* BEGIN *

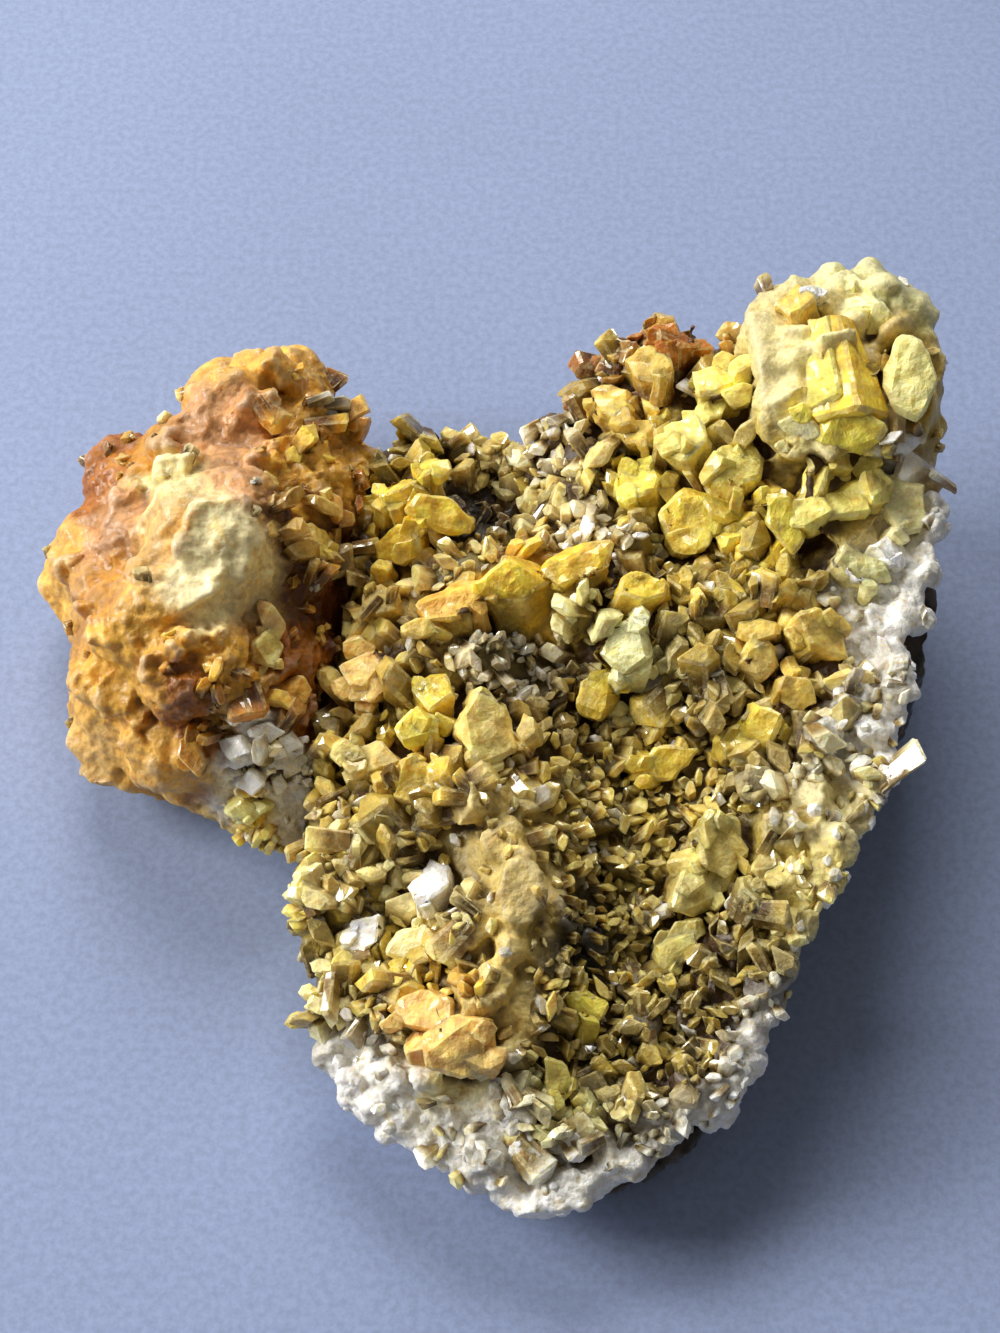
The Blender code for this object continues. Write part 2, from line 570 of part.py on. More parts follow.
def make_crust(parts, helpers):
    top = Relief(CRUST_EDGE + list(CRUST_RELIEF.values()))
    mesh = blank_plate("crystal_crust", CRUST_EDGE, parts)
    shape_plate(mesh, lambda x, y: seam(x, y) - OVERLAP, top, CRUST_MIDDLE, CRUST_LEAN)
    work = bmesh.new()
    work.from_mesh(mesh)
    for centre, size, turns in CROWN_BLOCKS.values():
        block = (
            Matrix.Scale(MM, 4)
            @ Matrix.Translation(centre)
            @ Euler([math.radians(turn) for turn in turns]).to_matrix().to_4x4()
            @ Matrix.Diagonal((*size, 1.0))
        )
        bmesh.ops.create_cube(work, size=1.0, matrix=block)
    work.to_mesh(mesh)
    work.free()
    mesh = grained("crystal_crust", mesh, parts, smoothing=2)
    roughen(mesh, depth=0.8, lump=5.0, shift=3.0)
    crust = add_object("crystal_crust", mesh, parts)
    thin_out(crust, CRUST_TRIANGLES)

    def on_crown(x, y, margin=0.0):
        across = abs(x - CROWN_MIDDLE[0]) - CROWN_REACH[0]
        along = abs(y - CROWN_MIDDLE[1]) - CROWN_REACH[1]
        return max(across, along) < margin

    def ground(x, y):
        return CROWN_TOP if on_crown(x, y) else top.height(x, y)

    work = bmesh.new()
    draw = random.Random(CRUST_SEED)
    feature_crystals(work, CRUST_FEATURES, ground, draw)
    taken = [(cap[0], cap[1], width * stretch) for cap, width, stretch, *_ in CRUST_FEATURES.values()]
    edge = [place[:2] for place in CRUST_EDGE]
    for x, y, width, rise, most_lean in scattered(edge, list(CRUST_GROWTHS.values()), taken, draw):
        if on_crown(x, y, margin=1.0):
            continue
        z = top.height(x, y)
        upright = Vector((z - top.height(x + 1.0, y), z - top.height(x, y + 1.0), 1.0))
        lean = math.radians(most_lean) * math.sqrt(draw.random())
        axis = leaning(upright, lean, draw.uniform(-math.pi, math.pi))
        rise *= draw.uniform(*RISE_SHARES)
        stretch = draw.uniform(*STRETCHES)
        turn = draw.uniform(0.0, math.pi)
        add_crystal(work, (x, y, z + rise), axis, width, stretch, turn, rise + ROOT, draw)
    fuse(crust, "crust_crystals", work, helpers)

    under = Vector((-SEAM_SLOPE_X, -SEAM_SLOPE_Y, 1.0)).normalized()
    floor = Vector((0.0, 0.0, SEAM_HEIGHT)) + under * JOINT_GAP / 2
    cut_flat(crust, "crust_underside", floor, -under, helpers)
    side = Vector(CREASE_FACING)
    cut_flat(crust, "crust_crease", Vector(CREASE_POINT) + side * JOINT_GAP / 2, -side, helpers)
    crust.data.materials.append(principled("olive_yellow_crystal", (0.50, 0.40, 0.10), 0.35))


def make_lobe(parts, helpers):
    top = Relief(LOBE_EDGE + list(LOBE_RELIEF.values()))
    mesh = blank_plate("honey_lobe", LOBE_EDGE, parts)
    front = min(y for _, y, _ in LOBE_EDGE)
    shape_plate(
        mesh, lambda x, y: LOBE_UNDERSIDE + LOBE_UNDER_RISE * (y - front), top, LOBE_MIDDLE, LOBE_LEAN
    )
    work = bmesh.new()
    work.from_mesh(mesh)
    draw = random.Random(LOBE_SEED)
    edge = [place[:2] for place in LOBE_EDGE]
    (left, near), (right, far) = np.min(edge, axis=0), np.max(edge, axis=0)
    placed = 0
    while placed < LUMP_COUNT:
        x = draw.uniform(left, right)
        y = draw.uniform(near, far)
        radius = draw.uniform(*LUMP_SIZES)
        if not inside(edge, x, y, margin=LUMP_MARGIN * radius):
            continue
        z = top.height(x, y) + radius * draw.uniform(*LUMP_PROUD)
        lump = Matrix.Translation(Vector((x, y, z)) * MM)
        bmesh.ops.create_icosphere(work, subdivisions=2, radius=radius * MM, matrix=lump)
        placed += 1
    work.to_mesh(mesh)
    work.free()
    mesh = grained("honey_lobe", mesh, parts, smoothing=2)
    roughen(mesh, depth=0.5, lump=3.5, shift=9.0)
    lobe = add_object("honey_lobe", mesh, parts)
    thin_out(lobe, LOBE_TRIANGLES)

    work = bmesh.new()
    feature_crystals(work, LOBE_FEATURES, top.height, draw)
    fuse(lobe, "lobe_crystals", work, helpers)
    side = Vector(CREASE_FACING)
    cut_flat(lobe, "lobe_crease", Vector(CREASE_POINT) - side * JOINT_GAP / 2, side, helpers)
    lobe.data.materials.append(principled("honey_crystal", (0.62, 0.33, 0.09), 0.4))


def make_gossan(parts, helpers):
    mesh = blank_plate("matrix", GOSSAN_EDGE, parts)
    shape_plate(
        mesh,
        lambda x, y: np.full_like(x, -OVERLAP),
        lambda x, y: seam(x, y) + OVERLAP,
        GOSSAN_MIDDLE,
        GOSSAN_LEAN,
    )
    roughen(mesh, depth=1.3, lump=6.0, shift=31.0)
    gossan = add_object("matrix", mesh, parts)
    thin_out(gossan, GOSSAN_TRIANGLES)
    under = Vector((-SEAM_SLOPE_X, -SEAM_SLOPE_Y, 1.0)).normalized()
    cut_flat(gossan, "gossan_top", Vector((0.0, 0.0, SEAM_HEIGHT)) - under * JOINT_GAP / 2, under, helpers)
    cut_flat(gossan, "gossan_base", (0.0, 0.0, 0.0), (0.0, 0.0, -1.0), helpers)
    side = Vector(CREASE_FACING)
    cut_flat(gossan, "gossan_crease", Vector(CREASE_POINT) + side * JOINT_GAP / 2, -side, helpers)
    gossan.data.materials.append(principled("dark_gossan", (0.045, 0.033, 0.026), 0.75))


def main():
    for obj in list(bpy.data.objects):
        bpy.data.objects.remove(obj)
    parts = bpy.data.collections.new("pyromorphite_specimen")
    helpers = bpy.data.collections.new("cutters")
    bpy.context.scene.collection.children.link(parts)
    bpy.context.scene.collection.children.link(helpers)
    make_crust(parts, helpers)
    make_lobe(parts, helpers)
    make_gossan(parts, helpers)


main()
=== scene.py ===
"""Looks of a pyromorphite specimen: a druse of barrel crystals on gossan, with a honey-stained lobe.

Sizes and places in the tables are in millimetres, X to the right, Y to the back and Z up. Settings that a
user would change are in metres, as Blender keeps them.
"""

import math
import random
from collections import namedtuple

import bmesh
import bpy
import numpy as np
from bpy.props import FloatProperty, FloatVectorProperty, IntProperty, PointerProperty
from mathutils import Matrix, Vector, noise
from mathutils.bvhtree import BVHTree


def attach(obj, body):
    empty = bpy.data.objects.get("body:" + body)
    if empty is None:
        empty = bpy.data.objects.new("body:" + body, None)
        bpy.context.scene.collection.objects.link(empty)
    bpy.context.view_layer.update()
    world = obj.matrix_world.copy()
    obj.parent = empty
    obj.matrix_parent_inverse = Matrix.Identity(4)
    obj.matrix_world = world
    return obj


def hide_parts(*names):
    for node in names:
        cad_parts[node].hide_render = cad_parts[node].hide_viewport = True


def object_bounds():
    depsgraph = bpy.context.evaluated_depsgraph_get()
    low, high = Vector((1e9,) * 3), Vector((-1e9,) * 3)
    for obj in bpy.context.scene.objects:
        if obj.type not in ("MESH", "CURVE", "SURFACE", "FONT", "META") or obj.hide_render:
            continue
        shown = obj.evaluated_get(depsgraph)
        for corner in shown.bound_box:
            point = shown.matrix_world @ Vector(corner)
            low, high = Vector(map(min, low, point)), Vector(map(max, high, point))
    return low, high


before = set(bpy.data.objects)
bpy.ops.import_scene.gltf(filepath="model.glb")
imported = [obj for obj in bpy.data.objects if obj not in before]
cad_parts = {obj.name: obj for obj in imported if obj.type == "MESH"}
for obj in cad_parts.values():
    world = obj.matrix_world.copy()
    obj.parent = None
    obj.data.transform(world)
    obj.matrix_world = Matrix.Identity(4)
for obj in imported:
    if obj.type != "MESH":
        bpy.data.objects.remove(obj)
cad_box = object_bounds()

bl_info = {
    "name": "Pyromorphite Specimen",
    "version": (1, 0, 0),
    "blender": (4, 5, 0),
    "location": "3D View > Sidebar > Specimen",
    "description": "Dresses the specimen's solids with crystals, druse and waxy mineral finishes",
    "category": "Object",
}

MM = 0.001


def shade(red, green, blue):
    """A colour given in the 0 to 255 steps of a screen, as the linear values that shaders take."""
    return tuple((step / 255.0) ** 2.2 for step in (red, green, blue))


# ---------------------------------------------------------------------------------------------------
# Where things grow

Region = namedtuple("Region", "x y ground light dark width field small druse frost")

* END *

## [DIRECTIONS]
Extract the lines from the line with "0.033, 0.026), 0.75))" through the line with "for corner in". Keep both of those lines, copy everything exactly, and add nothing.

## [PROBLEM SOLUTION]
    gossan.data.materials.append(principled("dark_gossan", (0.045, 0.033, 0.026), 0.75))


def main():
    for obj in list(bpy.data.objects):
        bpy.data.objects.remove(obj)
    parts = bpy.data.collections.new("pyromorphite_specimen")
    helpers = bpy.data.collections.new("cutters")
    bpy.context.scene.collection.children.link(parts)
    bpy.context.scene.collection.children.link(helpers)
    make_crust(parts, helpers)
    make_lobe(parts, helpers)
    make_gossan(parts, helpers)


main()
=== scene.py ===
"""Looks of a pyromorphite specimen: a druse of barrel crystals on gossan, with a honey-stained lobe.

Sizes and places in the tables are in millimetres, X to the right, Y to the back and Z up. Settings that a
user would change are in metres, as Blender keeps them.
"""

import math
import random
from collections import namedtuple

import bmesh
import bpy
import numpy as np
from bpy.props import FloatProperty, FloatVectorProperty, IntProperty, PointerProperty
from mathutils import Matrix, Vector, noise
from mathutils.bvhtree import BVHTree


def attach(obj, body):
    empty = bpy.data.objects.get("body:" + body)
    if empty is None:
        empty = bpy.data.objects.new("body:" + body, None)
        bpy.context.scene.collection.objects.link(empty)
    bpy.context.view_layer.update()
    world = obj.matrix_world.copy()
    obj.parent = empty
    obj.matrix_parent_inverse = Matrix.Identity(4)
    obj.matrix_world = world
    return obj


def hide_parts(*names):
    for node in names:
        cad_parts[node].hide_render = cad_parts[node].hide_viewport = True


def object_bounds():
    depsgraph = bpy.context.evaluated_depsgraph_get()
    low, high = Vector((1e9,) * 3), Vector((-1e9,) * 3)
    for obj in bpy.context.scene.objects:
        if obj.type not in ("MESH", "CURVE", "SURFACE", "FONT", "META") or obj.hide_render:
            continue
        shown = obj.evaluated_get(depsgraph)
        for corner in shown.bound_box:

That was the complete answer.